Material for the task:
------------------------
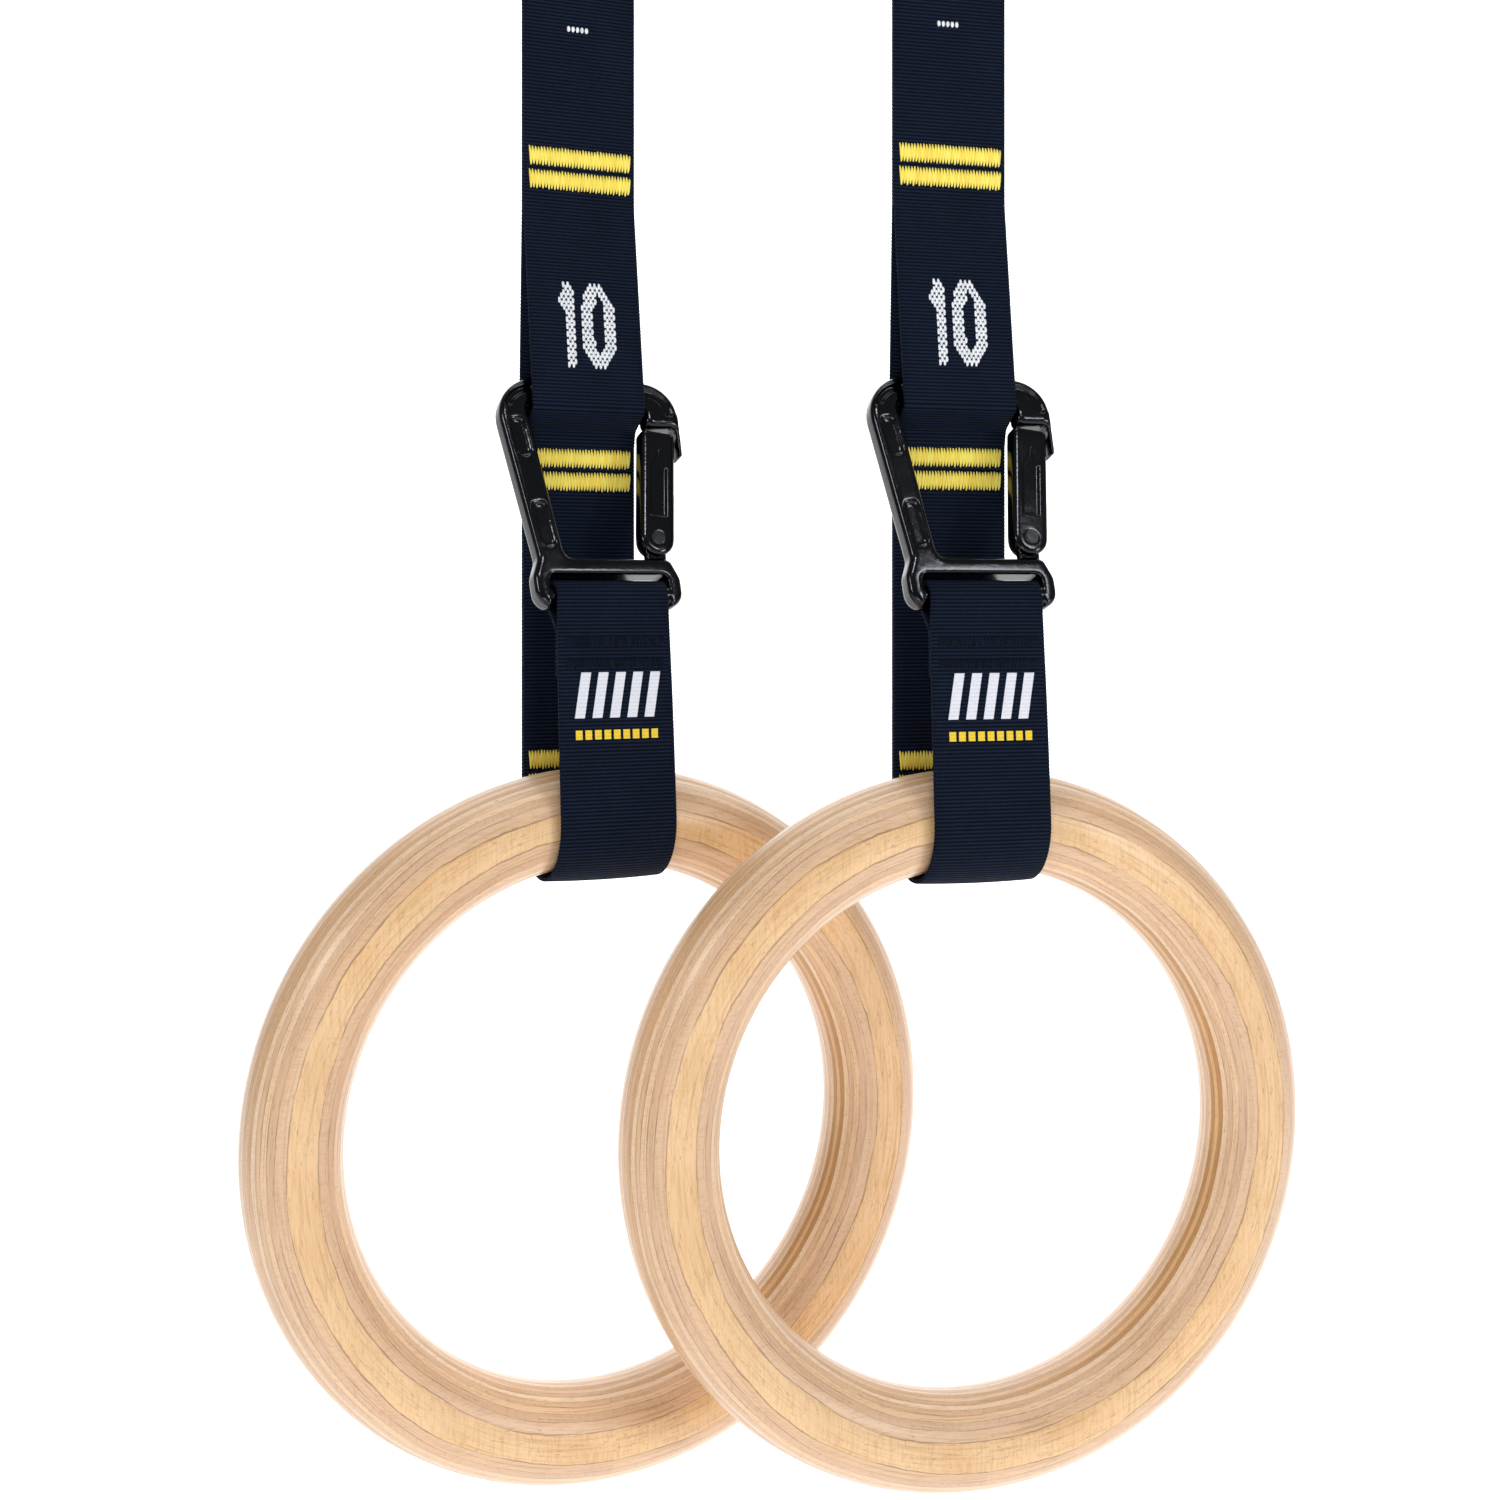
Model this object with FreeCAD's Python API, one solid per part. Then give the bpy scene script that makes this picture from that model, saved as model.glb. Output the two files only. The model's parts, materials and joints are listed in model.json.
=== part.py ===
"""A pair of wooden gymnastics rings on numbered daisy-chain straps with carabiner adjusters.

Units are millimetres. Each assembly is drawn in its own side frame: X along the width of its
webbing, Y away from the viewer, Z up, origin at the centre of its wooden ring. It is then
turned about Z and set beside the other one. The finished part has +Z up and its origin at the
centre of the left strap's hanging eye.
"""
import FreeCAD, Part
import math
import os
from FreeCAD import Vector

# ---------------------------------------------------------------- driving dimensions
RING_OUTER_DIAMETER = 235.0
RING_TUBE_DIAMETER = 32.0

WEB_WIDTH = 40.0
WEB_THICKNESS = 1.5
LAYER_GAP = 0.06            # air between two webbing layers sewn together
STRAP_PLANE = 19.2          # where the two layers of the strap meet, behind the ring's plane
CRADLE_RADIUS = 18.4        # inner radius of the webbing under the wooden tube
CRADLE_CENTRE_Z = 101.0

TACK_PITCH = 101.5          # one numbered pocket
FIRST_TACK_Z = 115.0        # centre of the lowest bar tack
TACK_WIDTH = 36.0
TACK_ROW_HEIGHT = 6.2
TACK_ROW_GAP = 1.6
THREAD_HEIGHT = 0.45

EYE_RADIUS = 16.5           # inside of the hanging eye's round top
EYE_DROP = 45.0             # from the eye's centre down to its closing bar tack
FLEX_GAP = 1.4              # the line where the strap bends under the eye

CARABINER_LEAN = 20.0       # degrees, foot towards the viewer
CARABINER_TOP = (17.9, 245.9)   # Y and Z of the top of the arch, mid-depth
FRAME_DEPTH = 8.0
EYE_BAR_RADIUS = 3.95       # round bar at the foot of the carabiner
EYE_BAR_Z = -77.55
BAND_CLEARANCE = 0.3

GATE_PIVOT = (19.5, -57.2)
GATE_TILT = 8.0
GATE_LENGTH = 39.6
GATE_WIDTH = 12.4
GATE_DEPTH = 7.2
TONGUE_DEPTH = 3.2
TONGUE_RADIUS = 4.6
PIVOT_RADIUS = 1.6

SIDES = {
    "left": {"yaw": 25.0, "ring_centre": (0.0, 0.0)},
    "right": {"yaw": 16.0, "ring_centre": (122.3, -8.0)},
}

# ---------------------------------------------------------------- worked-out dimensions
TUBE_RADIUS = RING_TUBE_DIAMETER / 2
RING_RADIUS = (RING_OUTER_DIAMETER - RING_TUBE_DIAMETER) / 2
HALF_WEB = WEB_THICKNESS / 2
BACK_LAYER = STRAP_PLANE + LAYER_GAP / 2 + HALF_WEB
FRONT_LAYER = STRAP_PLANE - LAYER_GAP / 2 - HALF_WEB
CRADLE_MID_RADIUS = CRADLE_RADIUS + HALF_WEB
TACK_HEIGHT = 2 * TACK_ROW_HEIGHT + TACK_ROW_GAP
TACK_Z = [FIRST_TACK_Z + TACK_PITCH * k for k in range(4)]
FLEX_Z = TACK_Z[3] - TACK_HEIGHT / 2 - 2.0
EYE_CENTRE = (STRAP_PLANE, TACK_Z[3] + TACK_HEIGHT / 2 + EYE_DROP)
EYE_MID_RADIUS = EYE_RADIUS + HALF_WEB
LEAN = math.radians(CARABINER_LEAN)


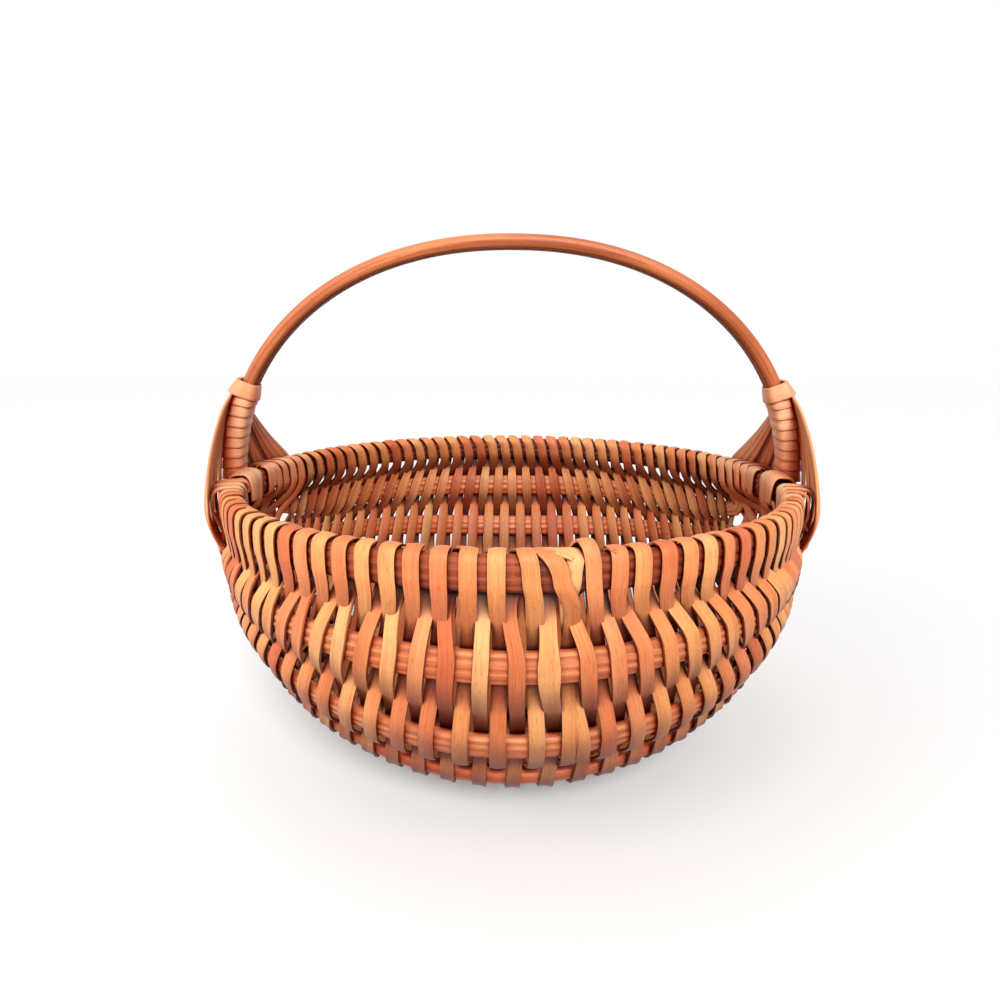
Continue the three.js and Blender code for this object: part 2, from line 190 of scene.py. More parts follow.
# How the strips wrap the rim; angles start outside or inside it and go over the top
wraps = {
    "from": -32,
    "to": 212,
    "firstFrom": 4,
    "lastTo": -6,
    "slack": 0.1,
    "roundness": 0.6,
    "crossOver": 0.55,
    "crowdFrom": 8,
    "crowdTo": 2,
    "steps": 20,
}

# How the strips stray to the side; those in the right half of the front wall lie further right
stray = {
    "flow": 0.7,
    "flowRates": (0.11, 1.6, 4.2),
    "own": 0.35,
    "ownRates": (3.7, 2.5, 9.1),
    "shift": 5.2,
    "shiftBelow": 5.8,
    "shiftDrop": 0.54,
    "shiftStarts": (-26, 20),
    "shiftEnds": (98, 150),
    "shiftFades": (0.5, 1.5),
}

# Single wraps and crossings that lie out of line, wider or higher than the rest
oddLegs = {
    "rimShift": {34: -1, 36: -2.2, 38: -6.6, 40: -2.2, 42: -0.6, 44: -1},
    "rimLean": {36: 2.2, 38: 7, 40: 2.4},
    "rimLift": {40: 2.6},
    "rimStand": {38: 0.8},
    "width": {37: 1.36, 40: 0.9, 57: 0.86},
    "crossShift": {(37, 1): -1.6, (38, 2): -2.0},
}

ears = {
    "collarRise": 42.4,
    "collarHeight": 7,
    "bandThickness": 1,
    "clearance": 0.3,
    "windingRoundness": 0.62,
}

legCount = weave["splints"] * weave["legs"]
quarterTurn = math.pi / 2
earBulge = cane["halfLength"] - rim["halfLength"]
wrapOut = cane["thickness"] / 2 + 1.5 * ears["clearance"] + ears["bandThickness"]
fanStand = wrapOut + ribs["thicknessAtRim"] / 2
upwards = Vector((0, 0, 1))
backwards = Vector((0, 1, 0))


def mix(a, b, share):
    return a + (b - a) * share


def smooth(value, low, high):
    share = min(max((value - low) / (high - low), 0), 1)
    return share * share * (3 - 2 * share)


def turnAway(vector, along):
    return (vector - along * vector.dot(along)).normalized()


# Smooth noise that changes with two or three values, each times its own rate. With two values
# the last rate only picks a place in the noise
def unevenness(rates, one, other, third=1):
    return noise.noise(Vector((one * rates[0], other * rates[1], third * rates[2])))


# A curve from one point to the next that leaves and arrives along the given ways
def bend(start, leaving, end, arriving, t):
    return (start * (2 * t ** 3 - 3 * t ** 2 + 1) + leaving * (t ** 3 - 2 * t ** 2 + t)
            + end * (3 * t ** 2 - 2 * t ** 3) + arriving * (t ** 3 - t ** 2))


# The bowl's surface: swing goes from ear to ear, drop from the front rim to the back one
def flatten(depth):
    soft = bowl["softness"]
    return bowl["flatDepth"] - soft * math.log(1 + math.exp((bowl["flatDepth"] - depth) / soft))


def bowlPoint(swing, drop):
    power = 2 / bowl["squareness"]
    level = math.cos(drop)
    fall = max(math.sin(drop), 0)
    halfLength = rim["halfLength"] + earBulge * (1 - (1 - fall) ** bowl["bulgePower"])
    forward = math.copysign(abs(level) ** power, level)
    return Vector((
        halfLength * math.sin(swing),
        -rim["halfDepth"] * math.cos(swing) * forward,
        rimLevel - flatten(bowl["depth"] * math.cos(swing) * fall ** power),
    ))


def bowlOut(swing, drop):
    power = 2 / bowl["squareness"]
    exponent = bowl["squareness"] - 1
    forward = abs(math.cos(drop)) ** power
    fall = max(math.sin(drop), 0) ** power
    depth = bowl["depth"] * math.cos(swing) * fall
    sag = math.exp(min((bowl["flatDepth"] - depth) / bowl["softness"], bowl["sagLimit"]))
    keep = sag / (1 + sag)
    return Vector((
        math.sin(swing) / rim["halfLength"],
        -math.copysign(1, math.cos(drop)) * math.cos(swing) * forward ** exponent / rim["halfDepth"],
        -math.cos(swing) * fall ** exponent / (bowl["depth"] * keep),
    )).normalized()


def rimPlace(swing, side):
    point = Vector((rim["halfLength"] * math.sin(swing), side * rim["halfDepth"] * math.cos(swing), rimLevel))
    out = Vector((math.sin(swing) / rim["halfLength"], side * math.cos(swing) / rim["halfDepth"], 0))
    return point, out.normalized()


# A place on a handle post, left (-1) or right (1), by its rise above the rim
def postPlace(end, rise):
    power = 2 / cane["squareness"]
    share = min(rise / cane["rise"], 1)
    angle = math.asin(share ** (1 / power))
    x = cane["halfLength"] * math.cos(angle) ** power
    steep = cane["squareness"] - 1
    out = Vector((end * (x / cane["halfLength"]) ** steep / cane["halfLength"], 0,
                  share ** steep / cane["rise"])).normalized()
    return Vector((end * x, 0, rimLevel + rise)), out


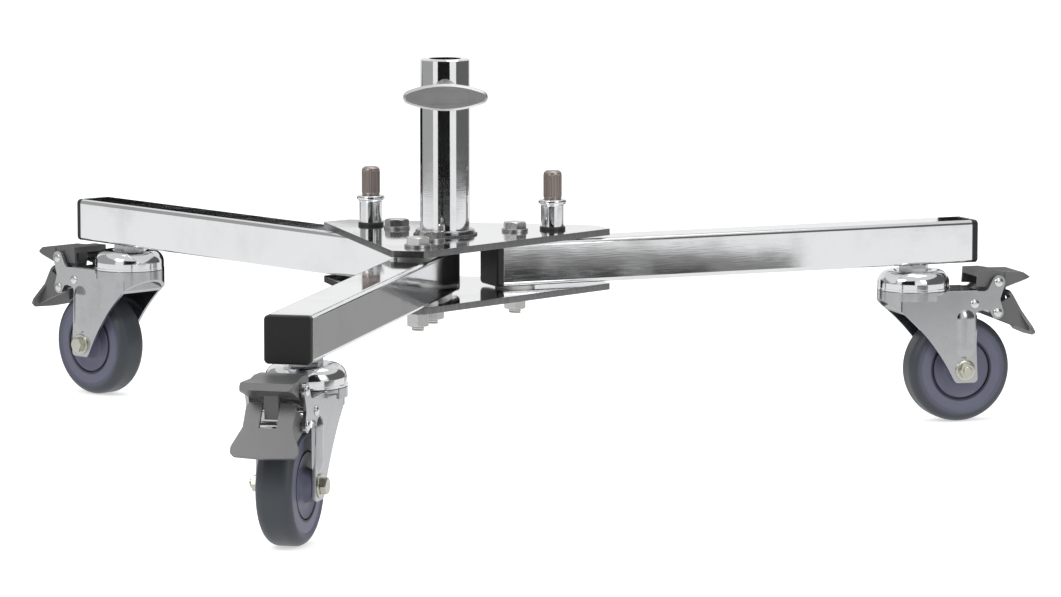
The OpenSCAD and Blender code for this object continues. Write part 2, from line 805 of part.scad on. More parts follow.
------------------------
Set down the lines above as they stand, starting with the first line and ending with the line that contains "CRADLE_CENTRE_Z = 101.0".

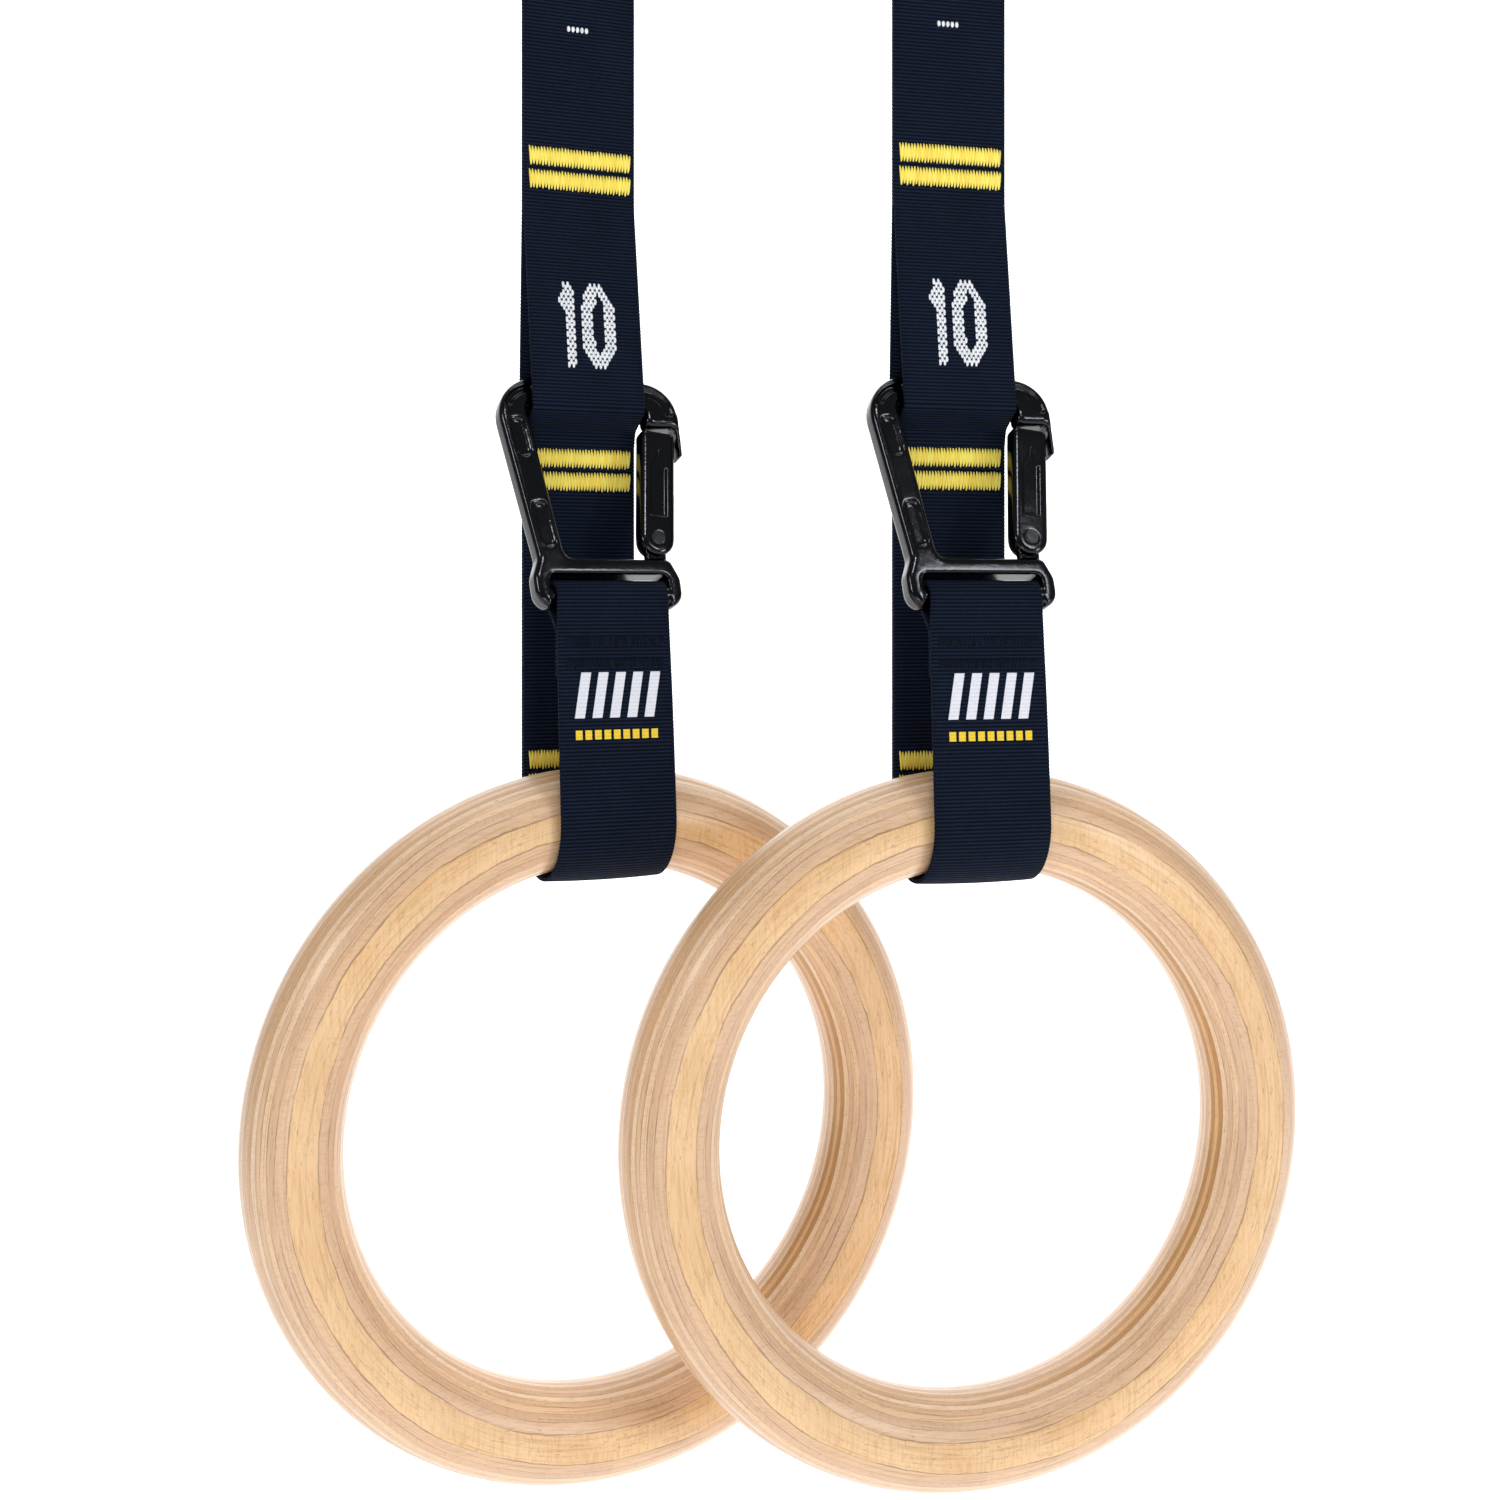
Model this object with FreeCAD's Python API, one solid per part. Then give the bpy scene script that makes this picture from that model, saved as model.glb. Output the two files only. The model's parts, materials and joints are listed in model.json.
=== part.py ===
"""A pair of wooden gymnastics rings on numbered daisy-chain straps with carabiner adjusters.

Units are millimetres. Each assembly is drawn in its own side frame: X along the width of its
webbing, Y away from the viewer, Z up, origin at the centre of its wooden ring. It is then
turned about Z and set beside the other one. The finished part has +Z up and its origin at the
centre of the left strap's hanging eye.
"""
import FreeCAD, Part
import math
import os
from FreeCAD import Vector

# ---------------------------------------------------------------- driving dimensions
RING_OUTER_DIAMETER = 235.0
RING_TUBE_DIAMETER = 32.0

WEB_WIDTH = 40.0
WEB_THICKNESS = 1.5
LAYER_GAP = 0.06            # air between two webbing layers sewn together
STRAP_PLANE = 19.2          # where the two layers of the strap meet, behind the ring's plane
CRADLE_RADIUS = 18.4        # inner radius of the webbing under the wooden tube
CRADLE_CENTRE_Z = 101.0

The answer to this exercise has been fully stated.